Given request:
Report back each line of the records that contains the string "Blender".

↓

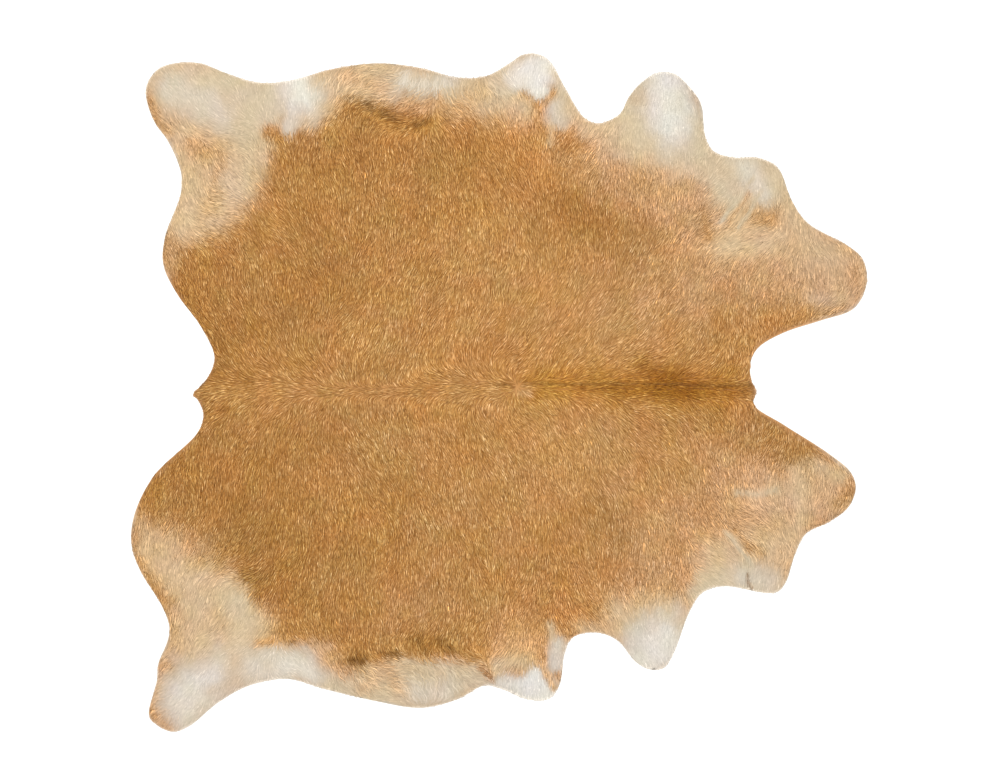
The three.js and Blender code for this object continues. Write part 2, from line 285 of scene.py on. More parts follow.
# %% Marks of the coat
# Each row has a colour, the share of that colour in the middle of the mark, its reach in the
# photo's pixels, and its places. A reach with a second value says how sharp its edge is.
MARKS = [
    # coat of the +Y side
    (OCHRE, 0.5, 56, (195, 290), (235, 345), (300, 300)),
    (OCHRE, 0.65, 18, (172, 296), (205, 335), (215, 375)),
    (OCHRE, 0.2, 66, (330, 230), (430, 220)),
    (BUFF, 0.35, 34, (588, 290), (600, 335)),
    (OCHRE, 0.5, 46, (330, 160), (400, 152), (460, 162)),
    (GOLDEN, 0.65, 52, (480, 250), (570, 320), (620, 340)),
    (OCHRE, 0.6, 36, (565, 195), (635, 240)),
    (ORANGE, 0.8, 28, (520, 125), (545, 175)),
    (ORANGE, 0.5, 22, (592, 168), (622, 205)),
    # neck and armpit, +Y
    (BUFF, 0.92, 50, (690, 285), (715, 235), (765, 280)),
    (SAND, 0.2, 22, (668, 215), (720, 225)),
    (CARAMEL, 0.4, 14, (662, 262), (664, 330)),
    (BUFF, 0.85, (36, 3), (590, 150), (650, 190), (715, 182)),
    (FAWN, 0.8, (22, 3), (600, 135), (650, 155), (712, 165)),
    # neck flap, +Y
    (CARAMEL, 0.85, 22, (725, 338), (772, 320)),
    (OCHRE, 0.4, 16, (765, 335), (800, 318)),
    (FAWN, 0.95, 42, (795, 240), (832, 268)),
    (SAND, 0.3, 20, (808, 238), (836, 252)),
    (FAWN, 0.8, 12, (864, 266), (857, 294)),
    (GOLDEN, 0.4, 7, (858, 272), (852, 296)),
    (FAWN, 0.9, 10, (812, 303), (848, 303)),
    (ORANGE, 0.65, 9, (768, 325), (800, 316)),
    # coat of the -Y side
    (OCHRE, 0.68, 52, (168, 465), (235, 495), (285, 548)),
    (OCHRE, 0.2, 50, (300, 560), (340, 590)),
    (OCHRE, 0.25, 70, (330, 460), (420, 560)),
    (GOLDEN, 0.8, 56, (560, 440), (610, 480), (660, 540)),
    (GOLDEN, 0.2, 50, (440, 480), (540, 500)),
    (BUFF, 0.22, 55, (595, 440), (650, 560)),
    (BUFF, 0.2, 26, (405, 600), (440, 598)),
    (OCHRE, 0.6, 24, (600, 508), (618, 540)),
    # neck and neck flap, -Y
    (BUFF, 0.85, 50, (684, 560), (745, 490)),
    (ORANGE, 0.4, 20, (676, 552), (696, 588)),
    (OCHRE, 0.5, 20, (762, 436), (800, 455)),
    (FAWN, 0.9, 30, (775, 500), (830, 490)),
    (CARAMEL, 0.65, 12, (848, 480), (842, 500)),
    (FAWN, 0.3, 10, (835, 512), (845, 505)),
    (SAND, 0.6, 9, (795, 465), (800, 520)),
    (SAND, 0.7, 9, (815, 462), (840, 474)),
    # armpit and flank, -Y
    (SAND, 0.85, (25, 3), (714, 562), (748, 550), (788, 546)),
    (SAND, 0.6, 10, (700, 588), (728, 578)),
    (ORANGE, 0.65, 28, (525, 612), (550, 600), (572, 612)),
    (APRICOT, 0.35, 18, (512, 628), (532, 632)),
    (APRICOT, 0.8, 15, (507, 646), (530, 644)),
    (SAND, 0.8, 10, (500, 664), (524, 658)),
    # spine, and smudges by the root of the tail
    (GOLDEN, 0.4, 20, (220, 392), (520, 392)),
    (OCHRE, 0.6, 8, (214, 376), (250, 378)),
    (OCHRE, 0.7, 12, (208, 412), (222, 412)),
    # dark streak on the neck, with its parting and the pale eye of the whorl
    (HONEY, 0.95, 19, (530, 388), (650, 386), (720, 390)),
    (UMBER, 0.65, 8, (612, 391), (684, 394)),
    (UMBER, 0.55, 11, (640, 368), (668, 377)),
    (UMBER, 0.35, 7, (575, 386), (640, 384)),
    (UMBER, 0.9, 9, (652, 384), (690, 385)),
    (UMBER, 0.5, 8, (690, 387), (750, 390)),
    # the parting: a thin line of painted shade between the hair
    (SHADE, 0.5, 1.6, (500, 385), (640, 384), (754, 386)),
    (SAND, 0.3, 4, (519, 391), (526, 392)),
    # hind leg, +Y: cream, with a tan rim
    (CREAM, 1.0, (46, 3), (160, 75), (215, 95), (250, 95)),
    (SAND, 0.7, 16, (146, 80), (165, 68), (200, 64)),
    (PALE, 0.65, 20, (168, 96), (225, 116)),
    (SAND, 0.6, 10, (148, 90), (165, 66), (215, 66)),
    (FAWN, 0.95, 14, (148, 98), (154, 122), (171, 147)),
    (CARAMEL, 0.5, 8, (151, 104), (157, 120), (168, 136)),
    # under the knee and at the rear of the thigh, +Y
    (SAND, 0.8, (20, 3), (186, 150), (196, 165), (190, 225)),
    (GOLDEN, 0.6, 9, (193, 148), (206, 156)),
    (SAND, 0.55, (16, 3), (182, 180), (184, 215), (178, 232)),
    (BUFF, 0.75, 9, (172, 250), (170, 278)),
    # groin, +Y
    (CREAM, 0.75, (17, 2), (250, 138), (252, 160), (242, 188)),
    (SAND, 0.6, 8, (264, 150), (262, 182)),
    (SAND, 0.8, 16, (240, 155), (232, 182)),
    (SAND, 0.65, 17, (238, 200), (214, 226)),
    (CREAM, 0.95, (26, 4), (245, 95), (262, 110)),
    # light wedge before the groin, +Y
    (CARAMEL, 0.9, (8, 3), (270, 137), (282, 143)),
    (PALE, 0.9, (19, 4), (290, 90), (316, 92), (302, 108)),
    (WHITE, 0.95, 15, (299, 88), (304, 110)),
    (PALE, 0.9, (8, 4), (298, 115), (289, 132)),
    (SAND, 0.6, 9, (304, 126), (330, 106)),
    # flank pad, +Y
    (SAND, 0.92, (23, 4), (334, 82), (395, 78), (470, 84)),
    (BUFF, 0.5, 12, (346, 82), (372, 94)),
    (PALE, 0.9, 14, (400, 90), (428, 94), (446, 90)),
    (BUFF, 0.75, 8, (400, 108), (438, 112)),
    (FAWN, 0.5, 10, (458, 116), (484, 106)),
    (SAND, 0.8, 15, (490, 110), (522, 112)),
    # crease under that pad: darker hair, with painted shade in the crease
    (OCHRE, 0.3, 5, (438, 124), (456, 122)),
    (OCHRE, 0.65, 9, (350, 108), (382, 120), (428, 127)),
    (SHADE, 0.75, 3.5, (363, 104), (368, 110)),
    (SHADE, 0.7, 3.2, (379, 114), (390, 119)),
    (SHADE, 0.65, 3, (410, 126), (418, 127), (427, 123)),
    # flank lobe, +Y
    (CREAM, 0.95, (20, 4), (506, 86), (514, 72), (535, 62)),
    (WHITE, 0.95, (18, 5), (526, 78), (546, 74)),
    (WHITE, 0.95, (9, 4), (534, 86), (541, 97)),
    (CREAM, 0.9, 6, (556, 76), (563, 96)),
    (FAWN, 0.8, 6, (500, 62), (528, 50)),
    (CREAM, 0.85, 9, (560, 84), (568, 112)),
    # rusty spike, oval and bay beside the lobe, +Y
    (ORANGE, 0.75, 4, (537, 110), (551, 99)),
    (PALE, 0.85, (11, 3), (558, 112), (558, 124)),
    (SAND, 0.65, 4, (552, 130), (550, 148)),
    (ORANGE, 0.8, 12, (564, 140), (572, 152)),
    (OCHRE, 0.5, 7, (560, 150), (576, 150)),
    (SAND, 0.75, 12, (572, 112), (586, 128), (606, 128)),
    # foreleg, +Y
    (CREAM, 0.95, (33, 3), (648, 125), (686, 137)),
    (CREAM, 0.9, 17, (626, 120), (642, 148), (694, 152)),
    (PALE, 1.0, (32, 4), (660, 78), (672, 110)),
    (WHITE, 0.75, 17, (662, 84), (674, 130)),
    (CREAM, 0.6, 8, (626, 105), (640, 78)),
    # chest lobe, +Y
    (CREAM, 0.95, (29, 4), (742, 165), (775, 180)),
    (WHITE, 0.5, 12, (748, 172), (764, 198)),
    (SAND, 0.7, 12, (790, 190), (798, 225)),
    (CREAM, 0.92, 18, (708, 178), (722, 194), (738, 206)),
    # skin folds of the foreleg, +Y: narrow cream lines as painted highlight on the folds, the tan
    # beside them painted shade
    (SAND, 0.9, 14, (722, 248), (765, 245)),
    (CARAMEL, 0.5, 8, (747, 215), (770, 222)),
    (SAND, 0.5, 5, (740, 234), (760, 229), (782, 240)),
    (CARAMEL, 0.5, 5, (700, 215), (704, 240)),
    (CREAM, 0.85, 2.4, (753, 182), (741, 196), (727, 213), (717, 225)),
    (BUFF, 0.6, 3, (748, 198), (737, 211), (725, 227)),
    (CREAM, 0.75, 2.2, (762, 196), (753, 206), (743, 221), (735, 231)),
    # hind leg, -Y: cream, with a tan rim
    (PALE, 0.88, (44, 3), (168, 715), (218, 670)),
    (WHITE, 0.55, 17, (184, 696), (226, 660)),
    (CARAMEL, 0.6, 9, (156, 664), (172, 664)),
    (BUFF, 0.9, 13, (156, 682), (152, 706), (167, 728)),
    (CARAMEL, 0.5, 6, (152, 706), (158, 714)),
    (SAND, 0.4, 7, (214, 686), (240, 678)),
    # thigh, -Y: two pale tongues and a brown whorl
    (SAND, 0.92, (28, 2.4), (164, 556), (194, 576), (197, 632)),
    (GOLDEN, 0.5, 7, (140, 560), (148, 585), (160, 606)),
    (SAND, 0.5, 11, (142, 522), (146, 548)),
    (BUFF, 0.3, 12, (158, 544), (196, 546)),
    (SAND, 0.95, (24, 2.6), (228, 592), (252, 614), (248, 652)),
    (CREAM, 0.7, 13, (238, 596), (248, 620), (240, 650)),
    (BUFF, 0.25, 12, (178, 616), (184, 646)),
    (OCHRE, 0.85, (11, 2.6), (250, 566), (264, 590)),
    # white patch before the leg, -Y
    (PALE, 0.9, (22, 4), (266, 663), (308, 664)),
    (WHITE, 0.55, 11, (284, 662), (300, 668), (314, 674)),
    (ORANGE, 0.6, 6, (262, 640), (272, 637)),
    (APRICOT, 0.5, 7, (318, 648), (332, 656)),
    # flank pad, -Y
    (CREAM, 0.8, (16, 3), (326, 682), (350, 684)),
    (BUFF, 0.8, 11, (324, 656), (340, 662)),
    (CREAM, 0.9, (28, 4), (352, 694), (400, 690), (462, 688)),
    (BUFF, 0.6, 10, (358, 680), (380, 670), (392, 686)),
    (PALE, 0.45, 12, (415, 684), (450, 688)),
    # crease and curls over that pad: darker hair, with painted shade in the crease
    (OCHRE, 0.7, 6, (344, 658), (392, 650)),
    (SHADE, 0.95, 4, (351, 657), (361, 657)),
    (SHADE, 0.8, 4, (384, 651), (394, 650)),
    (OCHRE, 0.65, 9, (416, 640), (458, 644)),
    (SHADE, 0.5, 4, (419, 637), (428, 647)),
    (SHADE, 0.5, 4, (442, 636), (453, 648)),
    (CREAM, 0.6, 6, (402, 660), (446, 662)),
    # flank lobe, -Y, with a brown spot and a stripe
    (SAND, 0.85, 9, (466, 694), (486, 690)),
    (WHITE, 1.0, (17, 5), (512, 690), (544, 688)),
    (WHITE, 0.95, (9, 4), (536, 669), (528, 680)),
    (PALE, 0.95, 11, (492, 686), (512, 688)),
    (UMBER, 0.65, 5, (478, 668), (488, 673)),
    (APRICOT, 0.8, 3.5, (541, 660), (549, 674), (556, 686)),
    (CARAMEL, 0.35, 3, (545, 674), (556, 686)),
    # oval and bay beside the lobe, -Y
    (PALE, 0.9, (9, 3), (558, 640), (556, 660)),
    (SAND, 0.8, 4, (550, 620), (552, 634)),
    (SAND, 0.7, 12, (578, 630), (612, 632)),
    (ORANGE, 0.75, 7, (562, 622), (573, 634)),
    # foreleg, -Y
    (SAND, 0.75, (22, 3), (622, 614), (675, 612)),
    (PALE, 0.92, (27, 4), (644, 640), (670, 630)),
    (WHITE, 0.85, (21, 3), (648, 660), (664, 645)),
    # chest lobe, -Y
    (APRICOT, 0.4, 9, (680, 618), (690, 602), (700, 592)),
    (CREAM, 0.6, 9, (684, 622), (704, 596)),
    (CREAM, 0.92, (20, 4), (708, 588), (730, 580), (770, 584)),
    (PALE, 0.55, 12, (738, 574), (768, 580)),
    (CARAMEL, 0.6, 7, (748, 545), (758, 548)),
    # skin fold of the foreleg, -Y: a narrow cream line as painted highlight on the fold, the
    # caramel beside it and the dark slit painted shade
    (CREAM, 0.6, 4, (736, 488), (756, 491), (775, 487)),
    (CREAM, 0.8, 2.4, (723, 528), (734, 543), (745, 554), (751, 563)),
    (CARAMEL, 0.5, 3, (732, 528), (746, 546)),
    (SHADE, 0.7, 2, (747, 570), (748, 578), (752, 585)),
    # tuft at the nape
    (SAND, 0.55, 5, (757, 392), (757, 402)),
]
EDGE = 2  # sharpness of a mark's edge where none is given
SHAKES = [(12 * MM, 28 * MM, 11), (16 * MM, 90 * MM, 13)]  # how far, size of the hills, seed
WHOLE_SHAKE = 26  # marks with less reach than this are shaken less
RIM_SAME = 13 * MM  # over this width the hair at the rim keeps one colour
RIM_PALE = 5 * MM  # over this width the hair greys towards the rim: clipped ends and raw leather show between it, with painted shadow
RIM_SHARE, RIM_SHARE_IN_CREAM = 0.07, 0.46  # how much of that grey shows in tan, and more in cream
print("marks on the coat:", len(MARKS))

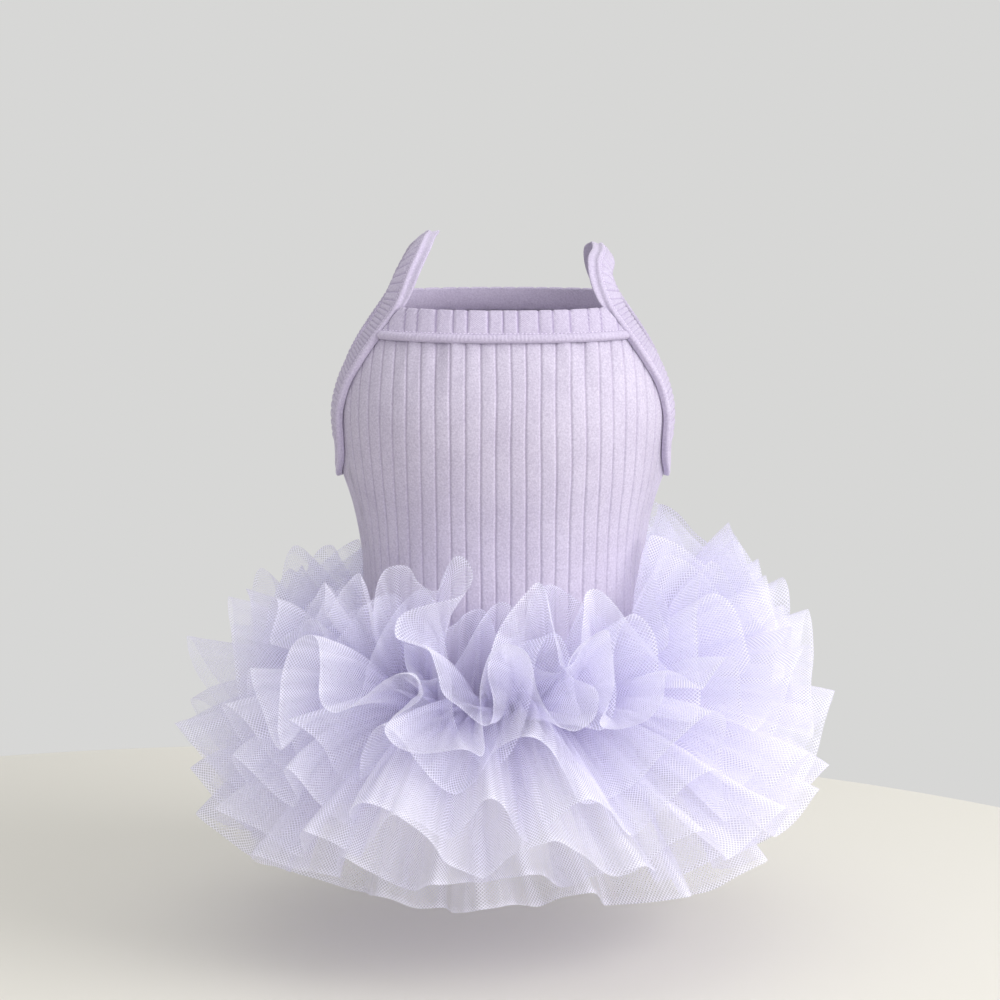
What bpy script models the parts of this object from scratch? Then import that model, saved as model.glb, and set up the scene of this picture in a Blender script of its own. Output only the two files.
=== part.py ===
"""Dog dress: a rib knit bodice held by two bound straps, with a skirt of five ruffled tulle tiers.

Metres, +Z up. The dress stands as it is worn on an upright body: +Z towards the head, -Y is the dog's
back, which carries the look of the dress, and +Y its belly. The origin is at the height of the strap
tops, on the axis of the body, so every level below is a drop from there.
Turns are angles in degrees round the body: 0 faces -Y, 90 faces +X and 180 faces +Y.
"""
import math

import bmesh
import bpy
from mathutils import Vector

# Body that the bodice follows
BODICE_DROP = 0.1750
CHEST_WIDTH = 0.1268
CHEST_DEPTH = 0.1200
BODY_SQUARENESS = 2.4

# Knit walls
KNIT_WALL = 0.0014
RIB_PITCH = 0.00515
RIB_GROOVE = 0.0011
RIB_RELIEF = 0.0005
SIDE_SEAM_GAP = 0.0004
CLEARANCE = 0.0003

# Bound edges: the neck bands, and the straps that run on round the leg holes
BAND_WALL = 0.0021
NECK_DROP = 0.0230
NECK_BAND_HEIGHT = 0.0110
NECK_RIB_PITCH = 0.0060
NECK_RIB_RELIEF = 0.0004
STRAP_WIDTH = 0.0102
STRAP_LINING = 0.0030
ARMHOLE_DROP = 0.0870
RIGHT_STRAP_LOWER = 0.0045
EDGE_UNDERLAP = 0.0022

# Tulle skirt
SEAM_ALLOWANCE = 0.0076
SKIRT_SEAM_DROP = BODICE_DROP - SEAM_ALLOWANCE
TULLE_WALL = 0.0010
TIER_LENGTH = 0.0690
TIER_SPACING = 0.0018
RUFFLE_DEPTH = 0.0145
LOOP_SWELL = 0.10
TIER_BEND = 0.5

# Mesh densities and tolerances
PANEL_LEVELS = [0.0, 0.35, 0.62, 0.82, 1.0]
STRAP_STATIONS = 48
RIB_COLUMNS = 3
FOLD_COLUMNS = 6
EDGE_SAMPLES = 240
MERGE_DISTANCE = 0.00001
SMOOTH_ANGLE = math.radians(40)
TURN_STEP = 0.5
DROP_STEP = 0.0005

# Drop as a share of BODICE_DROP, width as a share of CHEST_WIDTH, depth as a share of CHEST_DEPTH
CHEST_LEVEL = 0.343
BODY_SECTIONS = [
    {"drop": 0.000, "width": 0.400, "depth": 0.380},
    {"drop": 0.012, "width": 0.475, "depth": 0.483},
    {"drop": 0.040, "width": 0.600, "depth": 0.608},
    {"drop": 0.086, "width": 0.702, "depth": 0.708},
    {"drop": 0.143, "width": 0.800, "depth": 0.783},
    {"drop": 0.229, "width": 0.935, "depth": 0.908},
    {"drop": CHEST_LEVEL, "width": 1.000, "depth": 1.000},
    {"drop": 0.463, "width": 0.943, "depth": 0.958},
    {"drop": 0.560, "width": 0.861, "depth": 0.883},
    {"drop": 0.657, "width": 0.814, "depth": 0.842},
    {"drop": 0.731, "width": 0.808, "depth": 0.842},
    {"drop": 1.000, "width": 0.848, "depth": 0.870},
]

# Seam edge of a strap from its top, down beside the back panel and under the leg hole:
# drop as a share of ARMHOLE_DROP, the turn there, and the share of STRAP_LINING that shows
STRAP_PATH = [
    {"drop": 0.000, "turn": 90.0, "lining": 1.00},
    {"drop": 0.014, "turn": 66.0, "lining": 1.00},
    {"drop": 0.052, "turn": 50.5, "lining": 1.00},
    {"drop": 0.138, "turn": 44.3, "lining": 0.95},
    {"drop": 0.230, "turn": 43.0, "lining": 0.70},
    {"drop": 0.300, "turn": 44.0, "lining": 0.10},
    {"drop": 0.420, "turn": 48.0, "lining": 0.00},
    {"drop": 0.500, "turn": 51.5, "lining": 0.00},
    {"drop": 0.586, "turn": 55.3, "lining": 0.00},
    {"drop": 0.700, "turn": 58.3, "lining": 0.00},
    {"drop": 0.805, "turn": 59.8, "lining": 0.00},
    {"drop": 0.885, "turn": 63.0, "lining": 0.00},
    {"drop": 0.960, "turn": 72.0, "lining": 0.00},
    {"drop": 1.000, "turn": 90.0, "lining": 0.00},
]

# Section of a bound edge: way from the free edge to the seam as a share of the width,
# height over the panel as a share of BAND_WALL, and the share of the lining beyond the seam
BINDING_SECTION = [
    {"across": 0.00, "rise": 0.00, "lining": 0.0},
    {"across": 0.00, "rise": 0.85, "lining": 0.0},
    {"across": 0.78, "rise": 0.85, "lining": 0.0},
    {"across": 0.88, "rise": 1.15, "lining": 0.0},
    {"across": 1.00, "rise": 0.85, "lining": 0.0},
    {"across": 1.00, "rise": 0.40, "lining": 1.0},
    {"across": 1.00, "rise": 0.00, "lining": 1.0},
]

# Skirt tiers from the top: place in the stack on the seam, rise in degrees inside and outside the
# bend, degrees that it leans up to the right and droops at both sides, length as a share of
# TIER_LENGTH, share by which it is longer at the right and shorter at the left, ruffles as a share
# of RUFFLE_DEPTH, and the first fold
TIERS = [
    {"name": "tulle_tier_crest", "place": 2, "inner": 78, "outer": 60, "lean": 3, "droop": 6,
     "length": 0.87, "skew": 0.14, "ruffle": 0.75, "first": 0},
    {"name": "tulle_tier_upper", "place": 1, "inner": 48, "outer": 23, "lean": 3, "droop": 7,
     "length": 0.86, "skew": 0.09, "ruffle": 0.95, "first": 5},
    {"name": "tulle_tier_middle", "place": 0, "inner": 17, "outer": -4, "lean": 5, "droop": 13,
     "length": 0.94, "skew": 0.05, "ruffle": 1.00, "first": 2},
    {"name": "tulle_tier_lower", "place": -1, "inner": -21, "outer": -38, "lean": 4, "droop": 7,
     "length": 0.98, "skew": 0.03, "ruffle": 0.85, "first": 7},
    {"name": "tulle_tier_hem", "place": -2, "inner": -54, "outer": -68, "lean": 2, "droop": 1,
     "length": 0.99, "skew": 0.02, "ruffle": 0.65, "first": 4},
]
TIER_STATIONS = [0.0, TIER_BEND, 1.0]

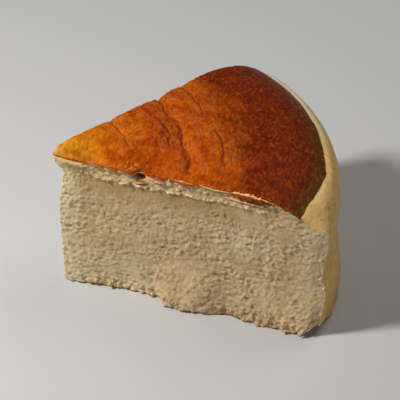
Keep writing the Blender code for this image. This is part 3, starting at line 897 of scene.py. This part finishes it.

↑

Output of the task:
The three.js and Blender code for this object continues. Write part 2, from line 285 of scene.py on. More parts follow.
What bpy script models the parts of this object from scratch? Then import that model, saved as model.glb, and set up the scene of this picture in a Blender script of its own. Output only the two files.
Keep writing the Blender code for this image. This is part 3, starting at line 897 of scene.py. This part finishes it.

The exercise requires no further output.